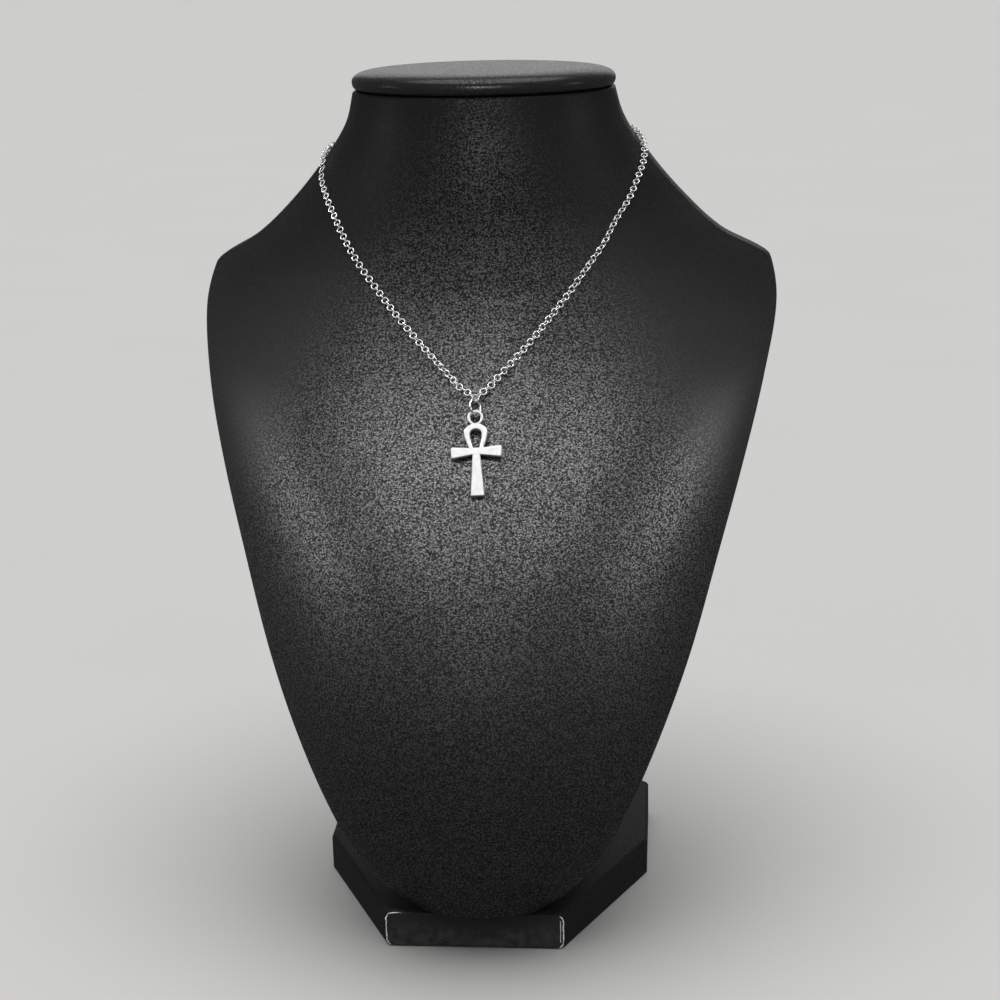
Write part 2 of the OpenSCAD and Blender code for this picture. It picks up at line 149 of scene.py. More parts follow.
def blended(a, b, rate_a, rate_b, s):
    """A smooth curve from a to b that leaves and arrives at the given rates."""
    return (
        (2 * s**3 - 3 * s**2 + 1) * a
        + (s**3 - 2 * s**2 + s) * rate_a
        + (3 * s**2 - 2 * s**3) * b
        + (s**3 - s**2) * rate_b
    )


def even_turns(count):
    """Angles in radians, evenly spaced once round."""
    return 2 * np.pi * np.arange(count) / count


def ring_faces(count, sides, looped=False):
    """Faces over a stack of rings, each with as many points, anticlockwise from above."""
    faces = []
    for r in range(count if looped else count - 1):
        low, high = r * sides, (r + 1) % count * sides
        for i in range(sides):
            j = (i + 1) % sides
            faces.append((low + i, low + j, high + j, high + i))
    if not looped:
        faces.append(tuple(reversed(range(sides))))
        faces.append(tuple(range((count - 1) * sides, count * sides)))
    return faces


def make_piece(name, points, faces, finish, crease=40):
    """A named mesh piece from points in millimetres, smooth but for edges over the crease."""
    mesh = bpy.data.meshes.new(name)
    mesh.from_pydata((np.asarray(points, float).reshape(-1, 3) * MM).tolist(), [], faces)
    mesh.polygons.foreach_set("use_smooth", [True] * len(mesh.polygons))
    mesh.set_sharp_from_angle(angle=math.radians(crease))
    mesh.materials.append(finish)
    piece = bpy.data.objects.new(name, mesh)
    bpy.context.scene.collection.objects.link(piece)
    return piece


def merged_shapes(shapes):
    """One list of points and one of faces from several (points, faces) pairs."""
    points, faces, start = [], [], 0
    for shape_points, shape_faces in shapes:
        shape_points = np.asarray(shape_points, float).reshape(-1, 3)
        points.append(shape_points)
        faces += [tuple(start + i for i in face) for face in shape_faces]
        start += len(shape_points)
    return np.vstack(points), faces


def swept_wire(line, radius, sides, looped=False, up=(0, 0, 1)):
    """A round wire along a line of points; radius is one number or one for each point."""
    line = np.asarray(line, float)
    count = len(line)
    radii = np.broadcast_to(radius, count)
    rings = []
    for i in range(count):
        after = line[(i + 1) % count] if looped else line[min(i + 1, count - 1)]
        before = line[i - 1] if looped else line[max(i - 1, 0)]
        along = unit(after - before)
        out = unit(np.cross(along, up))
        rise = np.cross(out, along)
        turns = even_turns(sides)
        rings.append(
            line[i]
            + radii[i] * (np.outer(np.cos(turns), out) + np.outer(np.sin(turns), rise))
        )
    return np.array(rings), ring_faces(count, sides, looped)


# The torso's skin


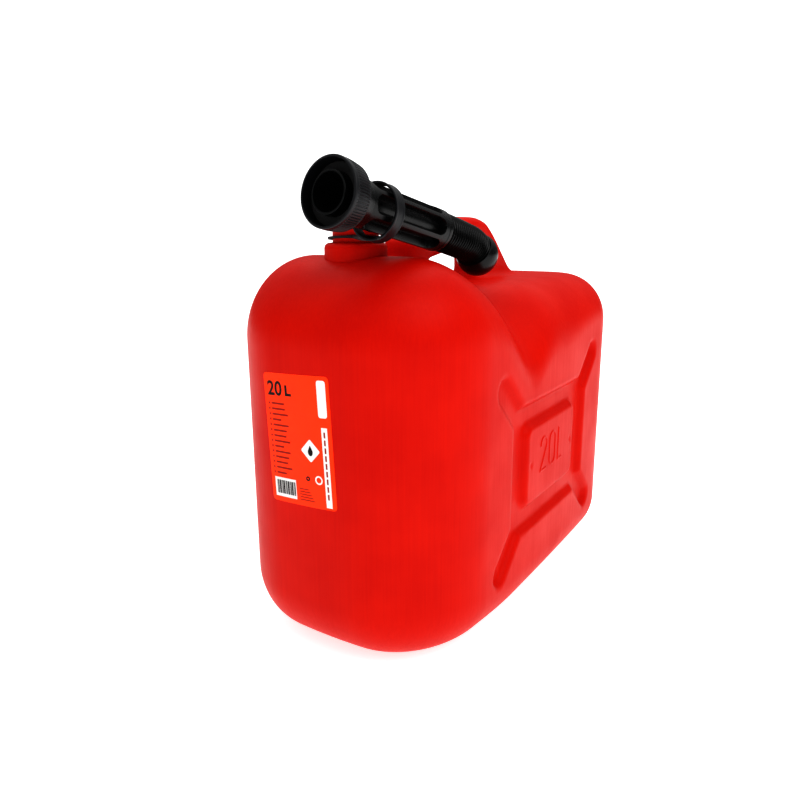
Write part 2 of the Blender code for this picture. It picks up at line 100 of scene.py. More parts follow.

• What you will do
Restate, word for word and with nothing added, the lines from the first line of the listing through the one where "return piece" stands.

• Output of the task
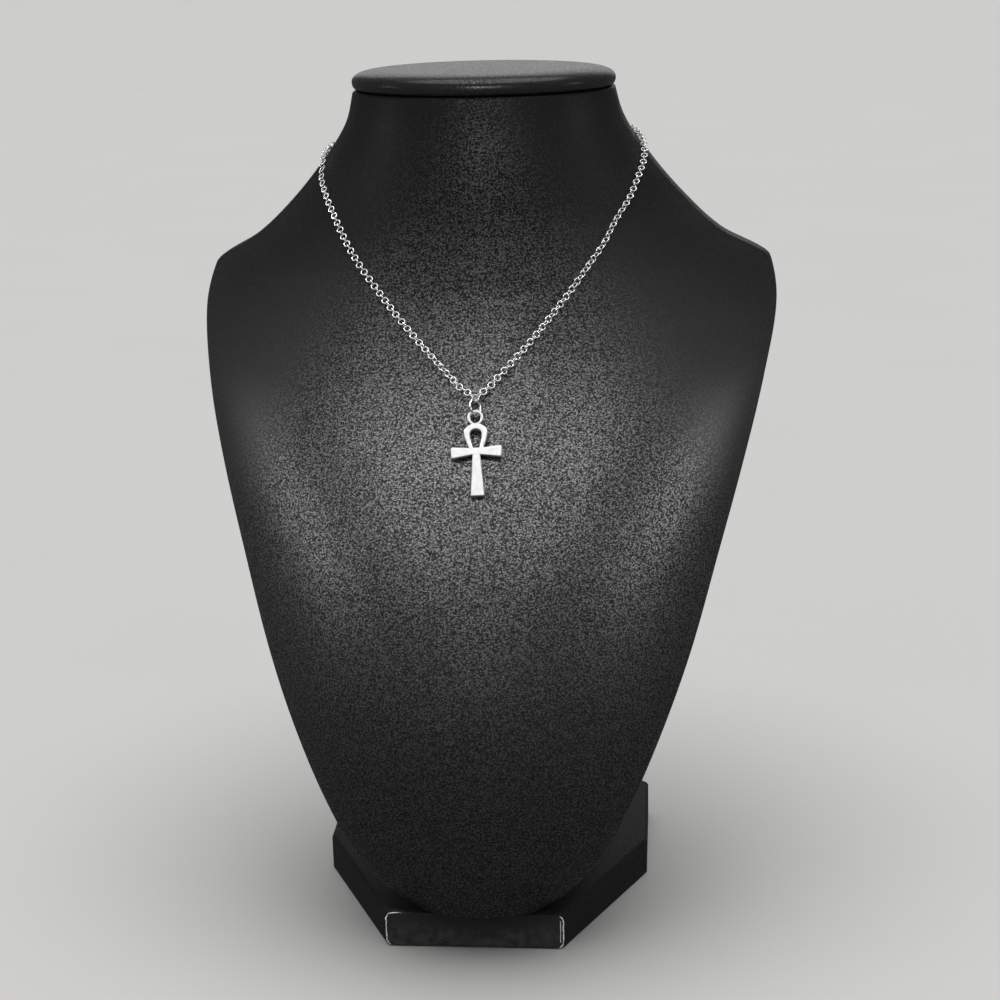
Write part 2 of the OpenSCAD and Blender code for this picture. It picks up at line 149 of scene.py. More parts follow.
def blended(a, b, rate_a, rate_b, s):
    """A smooth curve from a to b that leaves and arrives at the given rates."""
    return (
        (2 * s**3 - 3 * s**2 + 1) * a
        + (s**3 - 2 * s**2 + s) * rate_a
        + (3 * s**2 - 2 * s**3) * b
        + (s**3 - s**2) * rate_b
    )


def even_turns(count):
    """Angles in radians, evenly spaced once round."""
    return 2 * np.pi * np.arange(count) / count


def ring_faces(count, sides, looped=False):
    """Faces over a stack of rings, each with as many points, anticlockwise from above."""
    faces = []
    for r in range(count if looped else count - 1):
        low, high = r * sides, (r + 1) % count * sides
        for i in range(sides):
            j = (i + 1) % sides
            faces.append((low + i, low + j, high + j, high + i))
    if not looped:
        faces.append(tuple(reversed(range(sides))))
        faces.append(tuple(range((count - 1) * sides, count * sides)))
    return faces


def make_piece(name, points, faces, finish, crease=40):
    """A named mesh piece from points in millimetres, smooth but for edges over the crease."""
    mesh = bpy.data.meshes.new(name)
    mesh.from_pydata((np.asarray(points, float).reshape(-1, 3) * MM).tolist(), [], faces)
    mesh.polygons.foreach_set("use_smooth", [True] * len(mesh.polygons))
    mesh.set_sharp_from_angle(angle=math.radians(crease))
    mesh.materials.append(finish)
    piece = bpy.data.objects.new(name, mesh)
    bpy.context.scene.collection.objects.link(piece)
    return piece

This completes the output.